By juxtaposing the ascetic and the courtesan, ‘Bhagavadajjukam’ destabilises conventional hierarchies of knowledge and virtue. The play suggests that wisdom cannot be inferred solely from social status, religious affiliation, or philosophical learning. Instead, it opens a space for a more inclusive understanding of knowledge, one in which claims to truth are tested through lived experience rather than accepted based on authority alone. Likewise, ‘Mattavilāsa-Prahasana’ and ‘Bhagavadajjukam’ do not attack knowledge itself; rather, they question the monopolisation of knowledge and truth by particular groups and institutions. If European drama often asks, “Should humans seek forbidden knowledge?”, in a deeply fragmented Indian society classical farces seem more inclined to ask, “Who gets to claim authority over knowledge?” and “How should claims to truth be judged?” These questions resonate strongly with contemporary concerns about scientific temper, inclusivity, and public engagement with knowledge.

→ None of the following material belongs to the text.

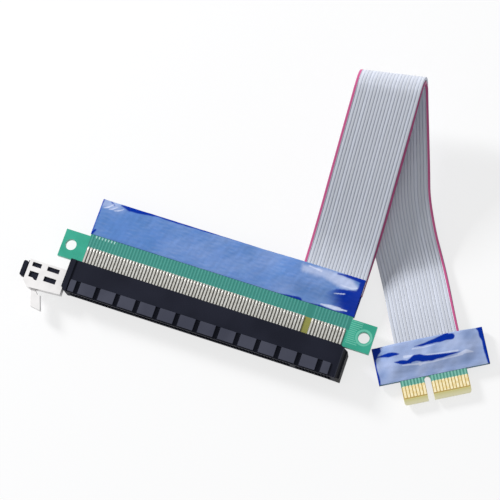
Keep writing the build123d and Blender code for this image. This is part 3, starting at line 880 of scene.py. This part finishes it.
def plugBoardMaterial(look):
    made = Shader("plugBoard", look["rough"], look["gloss"])
    where = made.places(boardPlace["turn"], (*boardPlace["middle"], 0))
    b = made.split(where)[1]
    cloud = made.noise(where, *look["cloud"])
    mask = made.patches(cloud, look["mask"], look["maskDeep"])
    bare = made.mix(made.ramp(b, *look["tip"]), look["laminateTip"], look["laminate"])
    onFingers = made.math("LESS_THAN", b, look["fingersBelow"])
    tab = made.mix(onFingers, look["betweenFingers"], bare)
    made.colour(made.mix(made.math("LESS_THAN", b, look["maskFrom"]), mask, tab))
    made.bump(cloud, *look["bump"])
    return made.material


def dressNode(nodeName, material):
    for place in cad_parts[nodeName].material_slots:
        place.material = material


dressNode("long_board", longBoardMaterial(boardLook))
dressNode("plug_board", plugBoardMaterial(plugBoardLook))

trackFinish = {"rough": 0.3, "gloss": 0.45, "cloud": (700.0, 2.0), "high": 0.00003}
traceLook = {
    **trackFinish,
    "width": 0.00046,
    "near": 0.0155,
    "far": 0.0205,
    "colour": tone(74, 158, 146),
    "deep": tone(64, 146, 134),
}
plugTraceLook = {
    **trackFinish,
    "width": 0.0005,
    "near": 0.00155,
    "far": 0.0041,
    "colour": tone(134, 198, 182),
    "deep": tone(120, 188, 170),
}


def traceMaterial(look, name):
    made = Shader(name, look["rough"], look["gloss"])
    cloud = made.noise(made.places(), *look["cloud"])
    made.colour(made.mix(cloud, look["colour"], look["deep"]))
    return made.material


def makeTraces(name, middles, look, material, turnInto=None):
    # one raised track behind each tail or finger on both faces of its board
    half = look["width"] / 2
    low = joined(middles - half, look["near"], boardTop)
    high = joined(middles + half, look["far"], boardTop + look["high"])
    mesh = blockMesh(name, *onBothFaces(low, high), turnInto)
    finishPiece(name, mesh, material, "riser", smooth=False)


maskedTrace = traceMaterial(traceLook, "maskedTrace")
makeTraces("boardTracks", contactX, traceLook, maskedTrace)
plugTrace = traceMaterial(plugTraceLook, "plugTrack")
makeTraces("plugTracks", fingerA, plugTraceLook, plugTrace, plugToFrame)

dotLook = {
    "rough": 0.5,
    "gloss": 0.3,
    "cloud": (1200.0, 2.0),
    "first": -0.0408,
    "count": 7,
    "step": 0.001,
    "near": 0.0189,
    "size": (0.00034, 0.0008, 0.00004),
    # painted highlight: the glints' colour
    "colour": tone(178, 220, 214),
    "deep": tone(160, 206, 198),
}


def makeDots(look):
    # small whitish marks in a row at the film's edge: painted glints on the solder there
    made = Shader("paintedGlintDots", look["rough"], look["gloss"])
    cloud = made.noise(made.places(), *look["cloud"])
    made.colour(made.mix(cloud, look["colour"], look["deep"]))
    x = look["first"] + look["step"] * np.arange(look["count"])
    low = joined(x, look["near"], boardTop)
    mesh = blockMesh("edgeDots", low, low + look["size"])
    finishPiece("edgeDots", mesh, made.material, "riser", smooth=False)


makeDots(dotLook)

ringLook = {
    "x": 0.0475,
    "y": 0.01467,
    "inner": 0.00195,
    "outer": 0.00262,
    "high": 0.00003,
    "sides": 64,
}
earTrackLook = {
    **trackFinish,
    "left": 0.0425,
    "right": 0.0461,
    "near": 0.0117,
    "step": 0.00062,
    "count": 12,
    "wide": 0.0003,
    "clear": 0.0003,  # between a track's end and the ring
    "colour": tone(104, 196, 172),
    "deep": tone(92, 184, 158),
}


def makeEarTracks(look, ring, material):
    # fine raised lines beside the right screw hole; where the hole's ring is in the
    # way they end at its circle, x = middle - sqrt(radius^2 - y^2)
    y = look["near"] + look["step"] * np.arange(look["count"])
    reach = np.sqrt(np.clip(ring["outer"] ** 2 - (y - ring["y"]) ** 2, 0, None))
    right = np.where(reach > 0, ring["x"] - reach - look["clear"], look["right"])
    low = joined(look["left"], y, boardTop)
    high = joined(np.minimum(right, look["right"]), y + look["wide"], boardTop + look["high"])
    mesh = blockMesh("earTracks", low, high)
    finishPiece("earTracks", mesh, material, "riser", smooth=False)


def makeEarRing(look, material):
    # a flat ring round the right hole, raised a hair: a profile of radius and height
    # carried round a circle
    around = np.linspace(0, 2 * math.pi, look["sides"], endpoint=False)[:, None]
    radius = np.array([look["inner"], look["inner"], look["outer"], look["outer"]])
    height = boardTop + look["high"] * np.array([0, 1, 1, 0])
    x = look["x"] + radius * np.cos(around)
    y = look["y"] + radius * np.sin(around)
    places = joined(x, y, height)
    mesh = gridMesh("earRing", np.concatenate([places, places[:1]])[:, ::-1])
    finishPiece("earRing", mesh, material, "riser", smooth=False)


paleTrack = traceMaterial(earTrackLook, "paleTrack")
makeEarTracks(earTrackLook, ringLook, paleTrack)
makeEarRing(ringLook, paleTrack)
print("boards dressed")


metalLook = {  # bright tone, deep tone, roughness, share of metal
    "tinned": (tone(208, 208, 203), tone(188, 186, 178), 0.38, 0.45),
    "gilt": (tone(254, 244, 206), tone(240, 216, 150), 0.32, 0.55),
    "copper": (tone(196, 128, 96), tone(170, 104, 76), 0.35, 0.9),
    "steel": (tone(170, 172, 176), tone(140, 142, 148), 0.3, 1.0),
    "cloud": (900.0, 3.0),
    "cloudRange": (0.3, 0.75),
    "bump": (0.00003, 0.3),
}


def metalMaterial(name, look, bright, deep, rough, metal):
    made = Shader(name, rough, metal=metal)
    cloud = made.noise(made.places(), *look["cloud"])
    made.colour(made.patches(cloud, bright, deep, *look["cloudRange"]))
    made.bump(cloud, *look["bump"])
    return made.material


tinned = metalMaterial("tinnedContact", metalLook, *metalLook["tinned"])
gilt = metalMaterial("giltFinger", metalLook, *metalLook["gilt"])
copper = metalMaterial("bareCopper", metalLook, *metalLook["copper"])
steel = metalMaterial("pinSteel", metalLook, *metalLook["steel"])
for material, nodeNames in (
    (tinned, ("contacts_upper", "contacts_lower")),
    (gilt, ("fingers_upper", "fingers_lower")),
    (copper, ("wires_long_upper", "wires_long_lower", "wires_plug_upper", "wires_plug_lower")),
    (steel, ("latch_pin",)),
):
    for nodeName in nodeNames:
        dressNode(nodeName, material)

solderLook = {
    "half": 0.00031,
    "near": 0.01385,
    "far": 0.01572,
    "lift": 0.00002,
    "high": 0.00032,
    "grid": (9, 7),  # points along and across a mound
    "roundAcross": 0.6,  # the smaller, the flatter the mound's top
    "roundAlong": 0.4,
}


def makeSolder(look, material):
    # a small mound over each tail's end: height = high x cos(u)^0.6 x cos(v)^0.4, where
    # u and v go from a quarter turn before the middle to a quarter turn after it
    rows, columns = look["grid"]
    u, v = evenGrid((-1, 1), (-1, 1), (columns, rows))
    mound = np.cos(u * math.pi / 2) ** look["roundAcross"]
    mound = mound * np.cos(v * math.pi / 2) ** look["roundAlong"]
    middle, reach = (look["near"] + look["far"]) / 2, (look["far"] - look["near"]) / 2
    x = contactX[:, None] + (u * look["half"]).ravel()
    y = (middle + v * reach).ravel()
    z = (boardTop + look["lift"] + look["high"] * mound).ravel()
    places = np.concatenate([joined(x, y, side * z) for side in (1, -1)])
    quads = gridQuads(np.arange(rows * columns).reshape(rows, columns))
    start = rows * columns * np.arange(len(contactX))[:, None, None]
    faces = np.concatenate([quads + start, quads[:, ::-1] + start + x.size])
    mesh = bpy.data.meshes.new("tailSolder")
    mesh.from_pydata(places.reshape(-1, 3), [], faces.reshape(-1, 4).tolist())
    finishPiece("tailSolder", mesh, material, "riser")


makeSolder(solderLook, tinned)
print("metal dressed")


latchLook = {
    "rough": 0.4,
    "gloss": 0.4,
    "white": tone(240, 238, 237),
    "shade": tone(231, 229, 228),
    "cloud": (300.0, 3.0),
    "grain": (2200.0, 3.0),
    "bump": (0.00003, 0.25),
    "rounding": 0.00022,
    "leverRounding": 0.00014,
    "railRounding": 0.00015,
}


def whiteMaterial(look):
    made = Shader("latchWhite", look["rough"], look["gloss"])
    where = made.places()
    cloud = made.noise(where, *look["cloud"])
    made.colour(made.patches(cloud, look["white"], look["shade"]))
    made.bump(made.noise(where, *look["grain"]), *look["bump"])
    return made.material


latchWhite = whiteMaterial(latchLook)
for nodeName, name, material, body, slotName, rounding in (
    ("latch_frame", "latchSleeve", latchWhite, "riser", "white_plastic", "rounding"),
    ("latch_lever", "latchBlade", latchWhite, "lever", "white_plastic", "leverRounding"),
    ("latch_rail", "latchRailBar", slotPlastic, "riser", "black_plastic", "railRounding"),
):
    piece = roundedShell(nodeName, name, material, body, latchLook[rounding])
    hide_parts(nodeName)
print("latch made")


roomLook = {
    "around": 0.42,  # light from all sides
    "aroundTone": (0.97, 0.98, 1.0, 1),
    "aim": (0.01, 0.04, 0.0),
    "lampTurn": 158,  # degrees about the vertical, from +X
    "lampRise": 27,  # degrees above the floor
    "lampAway": 1.2,
    "lampSize": 0.26,
    "lampShare": 0.58,  # of a level white surface's light
    "floorReach": 6.0,
    "floorTone": (0.93, 0.93, 0.94, 1),
    "floorRough": 0.9,
    "floorWhite": 0.74,  # share of plain white in the floor as the camera sees it
}


def seenBackground(tree):
    # 1 for rays from the camera and for those that gloss or glass sends on
    path = tree.nodes.new("ShaderNodeLightPath")
    seen = path.outputs["Is Camera Ray"]
    for ray in ("Is Glossy Ray", "Is Transmission Ray"):
        either = tree.nodes.new("ShaderNodeMath")
        either.operation = "MAXIMUM"
        tree.links.new(seen, either.inputs[0])
        tree.links.new(path.outputs[ray], either.inputs[1])
        seen = either.outputs[0]
    return seen


def makeFloor(look):
    reach = look["floorReach"]
    corners = [(x * reach, y * reach, floorHeight) for x, y in ((-1, -1), (1, -1), (1, 1), (-1, 1))]
    mesh = bpy.data.meshes.new("floor")
    mesh.from_pydata(corners, [], [(0, 1, 2, 3)])
    floor = bpy.data.objects.new("floor", mesh)
    scene.collection.objects.link(floor)
    white = Shader("floorWhite", look["floorRough"], gloss=0.0)
    white.colour(look["floorTone"])
    glow = white.node("ShaderNodeEmission")
    pick = white.node("ShaderNodeMixShader")
    share = white.math("MULTIPLY", seenBackground(white.tree), look["floorWhite"])
    white.wire(pick.inputs[0], share)
    white.wire(pick.inputs[1], white.main.outputs[0])
    white.wire(pick.inputs[2], glow.outputs[0])
    white.wire(white.tree.nodes["Material Output"].inputs["Surface"], pick.outputs[0])
    mesh.materials.append(white.material)


def makeSurroundings(look):
    world = bpy.data.worlds.new("studio")
    scene.world = world
    world.use_nodes = True
    tree = world.node_tree
    tree.nodes.clear()
    pick = tree.nodes.new("ShaderNodeMixShader")
    tree.links.new(seenBackground(tree), pick.inputs[0])
    for socket, colour, strength in (
        (pick.inputs[1], look["aroundTone"], look["around"]),
        (pick.inputs[2], (1, 1, 1, 1), 1.0),
    ):
        light = tree.nodes.new("ShaderNodeBackground")
        light.inputs[0].default_value = colour
        light.inputs[1].default_value = strength
        tree.links.new(light.outputs[0], socket)
    out = tree.nodes.new("ShaderNodeOutputWorld")
    tree.links.new(pick.outputs[0], out.inputs[0])


def makeLamp(look):
    # a square lamp; a level surface gets power x sin(rise) / (pi^2 distance^2) from it
    turn, rise = math.radians(look["lampTurn"]), math.radians(look["lampRise"])
    data = bpy.data.lights.new("keyLamp", "AREA")
    data.size = look["lampSize"]
    data.energy = look["lampShare"] * math.pi ** 2 * look["lampAway"] ** 2 / math.sin(rise)
    lamp = bpy.data.objects.new("keyLamp", data)
    toward = Matrix.Rotation(turn, 3, "Z") @ Matrix.Rotation(-rise, 3, "Y")
    away = toward.col[0] * look["lampAway"]
    lamp.location = away + Vector(look["aim"])
    lamp.rotation_euler = (-away).to_track_quat("-Z", "Y").to_euler()
    scene.collection.objects.link(lamp)


makeFloor(roomLook)
makeSurroundings(roomLook)
makeLamp(roomLook)
print("room made")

Seen in this light, the scientists who inhabit Nilanjan P Choudhury’s ‘Encounters with Infinity’ appear closer to the philosophers, ascetics, and truth-seekers of ‘Mattavilāsa-Prahasana’ and ‘Bhagavadajjukam’ than to ‘Faustus’ or ‘Copenhagen’. The central tension in these plays lies not in the dangers of knowledge itself, but in the human, social, and institutional forces that shape who is recognised, who is excluded, and whose claims to truth are ultimately heard.

This fascinating, gripping, and deeply moving collection of three plays revived memories of those earlier experiments in science theatre in India. At the same time, it revealed how contemporary Indian science theatre is carving out a distinctive voice of its own. While drawing upon established traditions of science theatre, Choudhury’s scripts move beyond familiar questions of scientific discovery and its moral, ethical, and environmental implications. Across the three plays, he foregrounds issues of scientific temper, exclusion, recognition, and social justice. Equally important is his insistence on a genuinely universal vision of science, one that acknowledges the contributions of individuals across cultures, nations, religions, and genders. In doing so, ‘Encounters with Infinity’ presents science not merely as a body of knowledge, but as a profoundly human and collective enterprise, shaped by both its triumphs and its silences.